Besides, I think I actually like the post-apocalyptic looks of the Bakkai, which had been there even before the apocalyptic - well, maybe not as apocalyptic - war came. Which could well be yet another insult to the residents if there were any. When I arrived there today it was simply too dark to see anything. Not like the Bakkai has any working illumination left.
Driving through the Bakkai in its current state should be legitimately classified as a kind of hard labour, and I do not wish to dwell on that further. The initial metropolitan lights finally enter my adjacency in the form of faintly lit hotel advertising boards. Then a fuelling station. The density and intensity of streetlamps increase gradually and stabilise at a level that is rather easy for the eye.
If I pick my standards adaptively, I am in Wakkanai now. Or maybe the moment when my cockpit reached the edge of the fuel station shed. In more practical standards, I think I'm still some tens of kilometres (and minutes, almost equally) away from where I believed I could spend the night. I stopped caring about my previous prediction of less than 3 hours, because I'm ahead of that by a good margin.
And thus, it's time for a break. Maybe not 'thus', a break doesn't depend on or require a good margin of time ahead of schedule. If a consequential construct must be present, I think I would rather nominate simply wanting to go to the northernmost Mac in 'Do as the reason for me to have a break. I don't think this works well as a reason, nor do I want to further elaborate on why I want to go to the northernmost Mac. It just happens to be the northernmost Mac and I just happen to be in close vicinity to it.

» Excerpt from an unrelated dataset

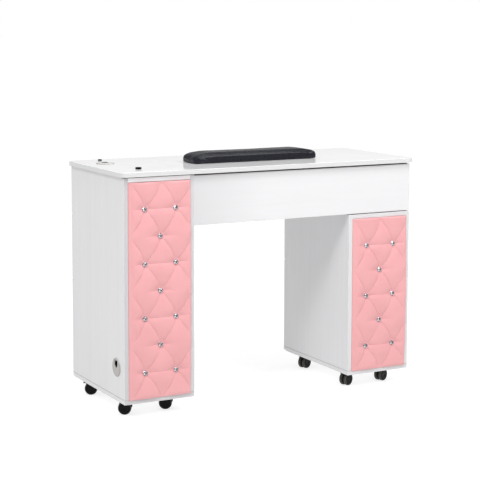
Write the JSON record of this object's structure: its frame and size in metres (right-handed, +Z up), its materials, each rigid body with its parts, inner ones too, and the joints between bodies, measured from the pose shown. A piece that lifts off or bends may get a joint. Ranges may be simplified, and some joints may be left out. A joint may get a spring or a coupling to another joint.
{
  "type": "manicure table",
  "caption": "White manicure table with a tufted pink front on two wheeled pedestals, an apron, drawers, doors, cable grommets and a loose black armrest.",
  "frame": {"origin": "on the floor below the middle of the bounding box", "axes": "+X along the worktop to the client's right, +Y towards the technician's side, +Z up"},
  "size_m": [1.1, 0.472, 0.822],
  "materials": {
    "gloss_white_board": "gloss",
    "white_board": "satin",
    "pink_faux_leather": "satin",
    "crystal": "polished",
    "dowel_wood": "matte",
    "raw_board": "matte",
    "grey_plastic": "satin",
    "zinc_steel": "satin",
    "chrome": "polished",
    "black_nylon": "satin",
    "wheel_plastic": "satin",
    "black_faux_leather": "satin",
    "black_board": "matte"
  },
  "bodies": {
    "table": {"worktop": "gloss_white_board", "worktop_dowels": "dowel_wood", "panel_dowels": "dowel_wood", "pedestal_base_boards": "white_board", "pedestal_top_boards": "white_board", "divider_shelves": "white_board", "left_outer_side": "white_board", "left_inner_side": "white_board", "right_pedestal_sides": "white_board", "right_upper_sides": "white_board", "apron_board": "white_board", "left_backer_board": "raw_board", "right_backer_board": "raw_board", "left_tufted_pad": "pink_faux_leather", "right_tufted_pad": "pink_faux_leather", "crystal_buttons": "crystal", "grommet_sleeves": "grey_plastic", "caster_plates": "zinc_steel", "caster_screws": "zinc_steel", "runner_rails": "zinc_steel", "door_pivot_brackets": "zinc_steel"},
    "armrest": {"armrest_cushion": "black_faux_leather", "armrest_base": "black_board"},
    "top_grommet_cap": {"top_grommet_cap": "grey_plastic"},
    "side_grommet_cap": {"side_grommet_cap": "grey_plastic"},
    "left_top_drawer": {"left_top_drawer_front": "white_board", "left_top_drawer_box": "white_board", "left_top_drawer_knob_and_runners": "chrome"},
    "left_middle_drawer": {"left_middle_drawer_front": "white_board", "left_middle_drawer_box": "white_board", "left_middle_drawer_knob_and_runners": "chrome"},
    "centre_drawer": {"centre_drawer_front": "white_board", "centre_drawer_box": "white_board", "centre_drawer_knob_and_runners": "chrome"},
    "right_top_drawer": {"right_top_drawer_front": "white_board", "right_top_drawer_box": "white_board", "right_top_drawer_knob_and_runners": "chrome"},
    "right_middle_drawer": {"right_middle_drawer_front": "white_board", "right_middle_drawer_box": "white_board", "right_middle_drawer_knob_and_runners": "chrome"},
    "left_door": {"left_door_panel": "white_board", "left_door_knob": "chrome"},
    "right_door": {"right_door_panel": "white_board", "right_door_knob": "chrome"},
    "left_front_outer_caster": {"left_front_outer_caster_hood": "black_nylon"},
    "left_front_outer_wheels": {"left_front_outer_caster_wheels": "wheel_plastic"},
    "left_front_inner_caster": {"left_front_inner_caster_hood": "black_nylon"},
    "left_front_inner_wheels": {"left_front_inner_caster_wheels": "wheel_plastic"},
    "left_rear_outer_caster": {"left_rear_outer_caster_hood": "black_nylon"},
    "left_rear_outer_wheels": {"left_rear_outer_caster_wheels": "wheel_plastic"},
    "left_rear_inner_caster": {"left_rear_inner_caster_hood": "black_nylon"},
    "left_rear_inner_wheels": {"left_rear_inner_caster_wheels": "wheel_plastic"},
    "right_front_inner_caster": {"right_front_inner_caster_hood": "black_nylon"},
    "right_front_inner_wheels": {"right_front_inner_caster_wheels": "wheel_plastic"},
    "right_front_outer_caster": {"right_front_outer_caster_hood": "black_nylon"},
    "right_front_outer_wheels": {"right_front_outer_caster_wheels": "wheel_plastic"},
    "right_rear_inner_caster": {"right_rear_inner_caster_hood": "black_nylon"},
    "right_rear_inner_wheels": {"right_rear_inner_caster_wheels": "wheel_plastic"},
    "right_rear_outer_caster": {"right_rear_outer_caster_hood": "black_nylon"},
    "right_rear_outer_wheels": {"right_rear_outer_caster_wheels": "wheel_plastic"}
  },
  "joints": [
    {"name": "armrest_lift", "type": "slide", "parent": "table", "child": "armrest", "axis": [0, 0, 1], "range_m": [0, 0.1]},
    {"name": "top_grommet_cap_turn", "type": "hinge", "parent": "table", "child": "top_grommet_cap", "pos_m": [-0.473, 0.07, 0.787], "axis": [0, 0, 1], "continuous": true},
    {"name": "side_grommet_cap_turn", "type": "hinge", "parent": "table", "child": "side_grommet_cap", "pos_m": [-0.537, -0.162, 0.16], "axis": [-1, 0, 0], "continuous": true},
    {"name": "left_top_drawer_slide", "type": "slide", "parent": "table", "child": "left_top_drawer", "axis": [0, 1, 0], "range_m": [0, 0.26]},
    {"name": "left_middle_drawer_slide", "type": "slide", "parent": "table", "child": "left_middle_drawer", "axis": [0, 1, 0], "range_m": [0, 0.26]},
    {"name": "centre_drawer_slide", "type": "slide", "parent": "table", "child": "centre_drawer", "axis": [0, 1, 0], "range_m": [0, 0.26]},
    {"name": "right_top_drawer_slide", "type": "slide", "parent": "table", "child": "right_top_drawer", "axis": [0, 1, 0], "range_m": [0, 0.26]},
    {"name": "right_middle_drawer_slide", "type": "slide", "parent": "table", "child": "right_middle_drawer", "axis": [0, 1, 0], "range_m": [0, 0.26]},
    {"name": "left_door_hinge", "type": "hinge", "parent": "table", "child": "left_door", "pos_m": [-0.5315, 0.2065, 0.05], "axis": [0, 0, 1], "range_deg": [0, 110]},
    {"name": "right_door_hinge", "type": "hinge", "parent": "table", "child": "right_door", "pos_m": [0.5315, 0.2065, 0.05], "axis": [0, 0, -1], "range_deg": [0, 110]},
    {"name": "left_front_outer_swivel", "type": "hinge", "parent": "table", "child": "left_front_outer_caster", "pos_m": [-0.4865, -0.154, 0.046], "axis": [0, 0, 1], "continuous": true},
    {"name": "left_front_outer_spin", "type": "hinge", "parent": "left_front_outer_caster", "child": "left_front_outer_wheels", "pos_m": [-0.50239, -0.14555, 0.0215], "axis": [-0.4695, -0.8829, 0], "continuous": true},
    {"name": "left_front_inner_swivel", "type": "hinge", "parent": "table", "child": "left_front_inner_caster", "pos_m": [-0.3425, -0.154, 0.046], "axis": [0, 0, 1], "continuous": true},
    {"name": "left_front_inner_spin", "type": "hinge", "parent": "left_front_inner_caster", "child": "left_front_inner_wheels", "pos_m": [-0.35839, -0.14555, 0.0215], "axis": [-0.4695, -0.8829, 0], "continuous": true},
    {"name": "left_rear_outer_swivel", "type": "hinge", "parent": "table", "child": "left_rear_outer_caster", "pos_m": [-0.4865, 0.126, 0.046], "axis": [0, 0, 1], "continuous": true},
    {"name": "left_rear_outer_spin", "type": "hinge", "parent": "left_rear_outer_caster", "child": "left_rear_outer_wheels", "pos_m": [-0.50239, 0.13445, 0.0215], "axis": [-0.4695, -0.8829, 0], "continuous": true},
    {"name": "left_rear_inner_swivel", "type": "hinge", "parent": "table", "child": "left_rear_inner_caster", "pos_m": [-0.3425, 0.126, 0.046], "axis": [0, 0, 1], "continuous": true},
    {"name": "left_rear_inner_spin", "type": "hinge", "parent": "left_rear_inner_caster", "child": "left_rear_inner_wheels", "pos_m": [-0.35839, 0.13445, 0.0215], "axis": [-0.4695, -0.8829, 0], "continuous": true},
    {"name": "right_front_inner_swivel", "type": "hinge", "parent": "table", "child": "right_front_inner_caster", "pos_m": [0.3425, -0.154, 0.046], "axis": [0, 0, 1], "continuous": true},
    {"name": "right_front_inner_spin", "type": "hinge", "parent": "right_front_inner_caster", "child": "right_front_inner_wheels", "pos_m": [0.32593, -0.16103, 0.0215], "axis": [0.3907, -0.9205, 0], "continuous": true},
    {"name": "right_front_outer_swivel", "type": "hinge", "parent": "table", "child": "right_front_outer_caster", "pos_m": [0.4865, -0.154, 0.046], "axis": [0, 0, 1], "continuous": true},
    {"name": "right_front_outer_spin", "type": "hinge", "parent": "right_front_outer_caster", "child": "right_front_outer_wheels", "pos_m": [0.46993, -0.16103, 0.0215], "axis": [0.3907, -0.9205, 0], "continuous": true},
    {"name": "right_rear_inner_swivel", "type": "hinge", "parent": "table", "child": "right_rear_inner_caster", "pos_m": [0.3425, 0.126, 0.046], "axis": [0, 0, 1], "continuous": true},
    {"name": "right_rear_inner_spin", "type": "hinge", "parent": "right_rear_inner_caster", "child": "right_rear_inner_wheels", "pos_m": [0.32593, 0.11897, 0.0215], "axis": [0.3907, -0.9205, 0], "continuous": true},
    {"name": "right_rear_outer_swivel", "type": "hinge", "parent": "table", "child": "right_rear_outer_caster", "pos_m": [0.4865, 0.126, 0.046], "axis": [0, 0, 1], "continuous": true},
    {"name": "right_rear_outer_spin", "type": "hinge", "parent": "right_rear_outer_caster", "child": "right_rear_outer_wheels", "pos_m": [0.46993, 0.11897, 0.0215], "axis": [0.3907, -0.9205, 0], "continuous": true}
  ]
}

To some, there is an extra layer of significance that it's also the northernmost Mac that survived the war, but that is absolutely not anything significant especially if one takes into consideration that more Macs shut down due to a shortage of onion dip rather than the war. A persistent verbal combatant might argue that the onion dip shortage was also a direct or indirect consequence of the war, and thus that portion of closing downs should also be attributed to the war, and the significance is again proved significant. This is exactly why I have an intricate negative feeling towards statisticians, me myself included. It is this mindset that bothers me so much at times like when I want to go to the northernmost Mac for no apparent reason.
Gladly enough, I have learnt to come to terms with my problems. Gladly as well, when I arrived at the parking lot, the lights are on. Neither my inner professional orator nor the business hours are stopping me from having something at the northernmost Mac.
The not-so-jolly jester, which happens to be the northernmost instance among many of his clones, is sitting on the usual bench enjoying his final few weeks or maybe just days before getting obscured, covered, and finally buried in high quality snow. Then it could well be until next April that the happy face can be seen again. Cheers, mate.
Not another motor vehicle is in the parking lot, which probably means I will be the only customer at this moment. I get off my truck and realise how I have now entered the effective range of the chilly Okhotsk sea winds, so I grabbed my coat which solves the potential hypothermia problem.
Turns out I am the only customer at this moment. I return to the truck with my cheeseburger and nuggets, ready to enjoy the marvels of post-modern humanity which is already not that modern literally.
There was only one female staffer in the shop. The self-service booths were all out of function. The girl looked like a high school student working part time here and would prefer anything but holding the line against thin air. I thought about chatting with her a bit or maybe even having my food inside of the building, but eventually I said nothing more than necessary to order and pay, and I took the food away.
At times like these - or more precisely, after times like these, people, I included, might tend to think that they've done something mean, improper, bad, immoral, ..., wrong. In this instance, a more 'appropriate' take might have been initiating a social conversation with the girl. Then I realise I'm just doing what I have always been doing and there is nothing inherently wrong. Not that she was craving so eagerly for any sort of social engagement, and nor was I.
And I don't blame myself for feeling that initial sense of guilty, even if I deem it irrational now. I think I have been living within a surrounding that is comfortably irrational so some of that way of thinking have contacted me. It's not ideal if I want to live completely logical, but it's acceptable given that I know I am not an automaton.
Having cleared my needless thoughts, I finally start to consume the already half-cold cheeseburger. The nuggets are unexpectedly hot, I'm quite sure these have stayed in the fryer for more time than they should. Which is fine by me.
I am totally unsure why I opted for a cheeseburger rather than anything else now. It's not exactly good, and probably a chicken fillet would have been much better. Or probably not. That is yet another needless thought, and I believe I just successfully stopped it from growing into something that is usually considered 'regret'. I am not sure why I opted for the cheeseburger over all the other options (albeit not a lot, really, they've axed many of the old time favourites citing scarcity of everything as a reason.) but I don't regret it. I don't regret most of my decisions.
I am here even going the extra centimetre to try and dig from my memory one of those decisions that I fully regret. Nothing comes to mind immediately. Thus I hold my statement true: I don't regret most of my decisions. There eventually might be something if I dig deep enough, though, wouldn't rule that out too soon.
Wakkanai is anything but a charm for those expecting activities after night falls. Sapporo still had that last bit of metropolitan madness left when I last went there. It was bad.
The lack of entertainment, psychological excitement, and physical illuminations is not as uncharming to me as to some. Surely at some point in history Wakkanai also had its trade port-y prosperity (alongside all of the bad aspects of being a prosperous trade port). That still would be a different brand of charm than that of central Sapporo, or the famed... whatever it is, the core of Tokyo where I've never been to.